--- Your objective ---
Below is a listing; restate from it, character for character, the lines beginning at the line holding "before = set(bpy.data.objects)" and ending at the line holding "obj.data.transform(world)", both included.

--- Listing ---
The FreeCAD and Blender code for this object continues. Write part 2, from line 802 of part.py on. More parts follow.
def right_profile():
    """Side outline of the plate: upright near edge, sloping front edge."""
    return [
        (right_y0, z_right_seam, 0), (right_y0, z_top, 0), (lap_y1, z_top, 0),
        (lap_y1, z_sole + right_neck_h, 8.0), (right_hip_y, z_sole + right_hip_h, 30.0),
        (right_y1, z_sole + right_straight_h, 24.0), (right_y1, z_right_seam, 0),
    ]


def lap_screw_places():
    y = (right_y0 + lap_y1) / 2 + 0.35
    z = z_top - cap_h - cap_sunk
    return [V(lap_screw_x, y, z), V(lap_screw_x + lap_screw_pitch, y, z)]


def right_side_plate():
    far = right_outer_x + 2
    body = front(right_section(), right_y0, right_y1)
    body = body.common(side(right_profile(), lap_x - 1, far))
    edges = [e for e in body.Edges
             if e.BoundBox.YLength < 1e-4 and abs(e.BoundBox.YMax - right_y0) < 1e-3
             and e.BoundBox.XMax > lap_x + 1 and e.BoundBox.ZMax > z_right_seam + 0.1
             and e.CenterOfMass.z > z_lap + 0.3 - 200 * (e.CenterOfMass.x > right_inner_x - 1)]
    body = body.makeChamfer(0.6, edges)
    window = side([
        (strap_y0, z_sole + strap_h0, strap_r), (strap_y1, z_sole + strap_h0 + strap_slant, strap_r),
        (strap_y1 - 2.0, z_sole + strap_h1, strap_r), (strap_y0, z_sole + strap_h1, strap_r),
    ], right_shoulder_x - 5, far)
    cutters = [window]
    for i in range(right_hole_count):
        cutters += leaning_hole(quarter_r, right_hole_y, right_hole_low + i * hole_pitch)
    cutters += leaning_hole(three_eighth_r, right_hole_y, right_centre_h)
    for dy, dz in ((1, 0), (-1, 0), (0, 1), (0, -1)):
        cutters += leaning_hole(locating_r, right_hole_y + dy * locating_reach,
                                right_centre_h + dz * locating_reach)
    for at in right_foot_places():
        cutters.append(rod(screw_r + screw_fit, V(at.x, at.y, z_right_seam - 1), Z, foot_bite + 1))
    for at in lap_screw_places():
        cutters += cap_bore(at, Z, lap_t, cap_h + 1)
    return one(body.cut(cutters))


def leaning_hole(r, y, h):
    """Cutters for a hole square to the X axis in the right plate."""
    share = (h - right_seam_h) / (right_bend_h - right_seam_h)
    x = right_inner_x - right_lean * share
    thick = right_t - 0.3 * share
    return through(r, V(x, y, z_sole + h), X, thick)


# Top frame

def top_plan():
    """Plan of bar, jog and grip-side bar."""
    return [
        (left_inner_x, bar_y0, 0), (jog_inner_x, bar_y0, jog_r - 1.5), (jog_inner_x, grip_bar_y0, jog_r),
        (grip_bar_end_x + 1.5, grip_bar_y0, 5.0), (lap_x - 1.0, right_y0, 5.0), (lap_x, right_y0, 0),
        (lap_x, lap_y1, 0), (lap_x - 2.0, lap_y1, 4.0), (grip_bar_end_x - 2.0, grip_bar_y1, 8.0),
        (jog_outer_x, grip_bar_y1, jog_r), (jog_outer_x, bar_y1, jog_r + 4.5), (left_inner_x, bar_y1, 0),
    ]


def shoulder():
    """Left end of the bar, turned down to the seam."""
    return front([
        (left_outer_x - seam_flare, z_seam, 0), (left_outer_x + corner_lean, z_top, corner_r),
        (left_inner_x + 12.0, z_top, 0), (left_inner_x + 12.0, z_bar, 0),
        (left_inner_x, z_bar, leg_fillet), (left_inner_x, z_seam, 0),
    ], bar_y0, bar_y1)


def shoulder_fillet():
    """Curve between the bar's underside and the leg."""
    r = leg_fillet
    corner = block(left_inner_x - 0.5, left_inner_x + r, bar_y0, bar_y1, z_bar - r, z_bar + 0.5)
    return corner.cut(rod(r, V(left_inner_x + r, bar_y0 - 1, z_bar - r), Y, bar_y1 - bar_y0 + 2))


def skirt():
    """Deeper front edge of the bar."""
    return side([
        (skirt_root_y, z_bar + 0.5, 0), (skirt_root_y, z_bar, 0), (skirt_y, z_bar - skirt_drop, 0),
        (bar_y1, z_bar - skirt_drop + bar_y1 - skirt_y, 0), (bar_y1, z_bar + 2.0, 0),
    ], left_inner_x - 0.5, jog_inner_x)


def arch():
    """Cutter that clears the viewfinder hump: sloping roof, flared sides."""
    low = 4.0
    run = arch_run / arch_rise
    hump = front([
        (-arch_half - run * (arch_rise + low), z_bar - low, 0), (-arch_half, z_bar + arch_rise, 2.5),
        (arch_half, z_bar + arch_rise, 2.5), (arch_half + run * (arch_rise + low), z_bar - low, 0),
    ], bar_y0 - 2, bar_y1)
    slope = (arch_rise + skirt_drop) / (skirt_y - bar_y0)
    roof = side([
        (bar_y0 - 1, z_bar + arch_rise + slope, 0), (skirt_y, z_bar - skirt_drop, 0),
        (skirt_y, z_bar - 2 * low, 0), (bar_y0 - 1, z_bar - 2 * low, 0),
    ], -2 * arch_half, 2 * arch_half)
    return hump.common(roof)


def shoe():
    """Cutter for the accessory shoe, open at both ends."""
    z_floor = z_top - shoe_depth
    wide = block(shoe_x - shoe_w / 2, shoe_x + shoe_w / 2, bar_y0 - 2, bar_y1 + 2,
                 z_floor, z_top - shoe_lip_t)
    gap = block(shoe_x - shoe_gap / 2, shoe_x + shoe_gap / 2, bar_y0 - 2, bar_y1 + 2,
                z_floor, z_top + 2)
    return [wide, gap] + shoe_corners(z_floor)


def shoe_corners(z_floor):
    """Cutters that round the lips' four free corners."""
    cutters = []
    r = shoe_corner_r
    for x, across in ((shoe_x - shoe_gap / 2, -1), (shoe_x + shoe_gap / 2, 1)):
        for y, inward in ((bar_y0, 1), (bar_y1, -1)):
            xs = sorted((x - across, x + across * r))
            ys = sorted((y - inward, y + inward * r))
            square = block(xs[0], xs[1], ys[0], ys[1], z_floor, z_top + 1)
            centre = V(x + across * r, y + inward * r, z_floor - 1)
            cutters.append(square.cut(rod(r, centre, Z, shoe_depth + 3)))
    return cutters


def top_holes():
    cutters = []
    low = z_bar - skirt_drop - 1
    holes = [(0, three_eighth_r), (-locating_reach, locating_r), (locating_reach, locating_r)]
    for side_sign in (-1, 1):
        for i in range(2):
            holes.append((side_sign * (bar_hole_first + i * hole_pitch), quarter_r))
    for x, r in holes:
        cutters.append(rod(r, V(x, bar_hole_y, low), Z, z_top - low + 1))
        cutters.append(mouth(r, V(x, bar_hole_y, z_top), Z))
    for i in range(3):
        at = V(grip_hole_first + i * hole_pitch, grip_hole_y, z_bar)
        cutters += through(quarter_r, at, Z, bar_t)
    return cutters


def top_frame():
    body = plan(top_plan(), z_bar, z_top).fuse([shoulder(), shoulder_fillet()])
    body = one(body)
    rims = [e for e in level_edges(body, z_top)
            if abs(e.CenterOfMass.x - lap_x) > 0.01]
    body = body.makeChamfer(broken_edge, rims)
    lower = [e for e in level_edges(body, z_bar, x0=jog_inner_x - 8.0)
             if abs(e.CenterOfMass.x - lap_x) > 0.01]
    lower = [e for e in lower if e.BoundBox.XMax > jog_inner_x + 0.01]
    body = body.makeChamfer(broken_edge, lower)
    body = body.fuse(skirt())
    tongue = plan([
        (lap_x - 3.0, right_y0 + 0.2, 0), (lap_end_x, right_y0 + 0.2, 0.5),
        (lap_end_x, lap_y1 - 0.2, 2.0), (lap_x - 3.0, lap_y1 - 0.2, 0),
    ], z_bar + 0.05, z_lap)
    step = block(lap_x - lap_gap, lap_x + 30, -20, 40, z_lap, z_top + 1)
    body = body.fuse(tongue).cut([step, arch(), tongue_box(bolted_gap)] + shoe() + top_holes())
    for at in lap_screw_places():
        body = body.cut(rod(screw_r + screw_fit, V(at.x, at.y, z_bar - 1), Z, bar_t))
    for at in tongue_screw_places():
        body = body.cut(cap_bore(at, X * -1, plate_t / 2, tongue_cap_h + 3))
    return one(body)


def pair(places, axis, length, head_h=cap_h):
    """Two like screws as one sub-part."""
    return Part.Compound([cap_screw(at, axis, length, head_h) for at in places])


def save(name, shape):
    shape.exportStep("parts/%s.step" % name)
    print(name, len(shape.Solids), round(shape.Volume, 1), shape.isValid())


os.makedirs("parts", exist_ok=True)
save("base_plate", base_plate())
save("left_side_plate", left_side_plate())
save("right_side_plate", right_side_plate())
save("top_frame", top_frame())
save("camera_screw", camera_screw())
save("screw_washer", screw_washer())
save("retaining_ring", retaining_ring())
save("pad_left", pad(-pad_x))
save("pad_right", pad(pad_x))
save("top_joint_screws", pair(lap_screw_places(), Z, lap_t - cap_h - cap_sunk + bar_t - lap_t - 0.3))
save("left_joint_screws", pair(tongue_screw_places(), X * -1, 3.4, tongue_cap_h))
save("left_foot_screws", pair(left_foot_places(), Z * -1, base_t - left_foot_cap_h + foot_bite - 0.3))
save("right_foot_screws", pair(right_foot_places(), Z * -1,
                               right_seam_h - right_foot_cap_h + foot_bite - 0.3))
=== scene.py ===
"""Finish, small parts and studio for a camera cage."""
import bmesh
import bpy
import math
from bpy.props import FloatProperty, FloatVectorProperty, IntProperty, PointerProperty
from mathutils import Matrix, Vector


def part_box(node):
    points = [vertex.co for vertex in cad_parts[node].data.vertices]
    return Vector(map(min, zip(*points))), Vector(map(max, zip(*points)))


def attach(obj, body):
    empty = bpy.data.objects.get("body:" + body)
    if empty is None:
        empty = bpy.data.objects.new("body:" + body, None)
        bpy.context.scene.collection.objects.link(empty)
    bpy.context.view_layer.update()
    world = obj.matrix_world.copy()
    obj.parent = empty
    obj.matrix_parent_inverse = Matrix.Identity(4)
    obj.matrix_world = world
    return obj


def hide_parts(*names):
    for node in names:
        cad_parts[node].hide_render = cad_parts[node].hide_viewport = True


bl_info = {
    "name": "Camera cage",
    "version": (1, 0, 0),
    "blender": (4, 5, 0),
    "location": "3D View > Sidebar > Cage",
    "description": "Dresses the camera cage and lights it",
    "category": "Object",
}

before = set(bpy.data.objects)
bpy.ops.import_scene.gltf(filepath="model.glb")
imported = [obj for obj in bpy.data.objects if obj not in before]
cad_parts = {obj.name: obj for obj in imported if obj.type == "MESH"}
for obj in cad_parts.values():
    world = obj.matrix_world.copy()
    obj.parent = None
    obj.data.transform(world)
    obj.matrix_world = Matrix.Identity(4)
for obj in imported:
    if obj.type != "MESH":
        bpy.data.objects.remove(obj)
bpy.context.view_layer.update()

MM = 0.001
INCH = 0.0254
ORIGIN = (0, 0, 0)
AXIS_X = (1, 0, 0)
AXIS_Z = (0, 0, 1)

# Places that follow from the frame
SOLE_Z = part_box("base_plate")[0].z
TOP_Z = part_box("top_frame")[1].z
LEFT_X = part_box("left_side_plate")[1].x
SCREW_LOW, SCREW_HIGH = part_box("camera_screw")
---
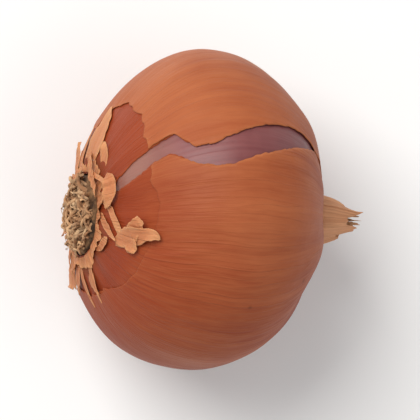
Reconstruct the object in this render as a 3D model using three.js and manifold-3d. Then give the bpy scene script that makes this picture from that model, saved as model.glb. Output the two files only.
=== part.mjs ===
--
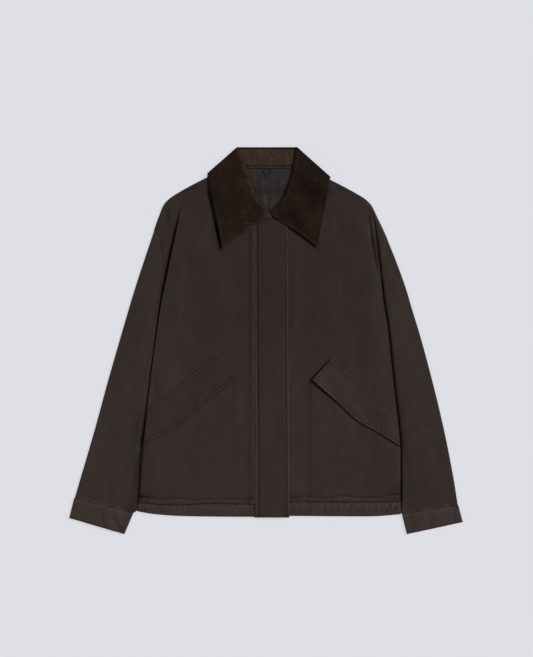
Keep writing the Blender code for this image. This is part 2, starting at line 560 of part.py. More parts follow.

--- Final result ---
before = set(bpy.data.objects)
bpy.ops.import_scene.gltf(filepath="model.glb")
imported = [obj for obj in bpy.data.objects if obj not in before]
cad_parts = {obj.name: obj for obj in imported if obj.type == "MESH"}
for obj in cad_parts.values():
    world = obj.matrix_world.copy()
    obj.parent = None
    obj.data.transform(world)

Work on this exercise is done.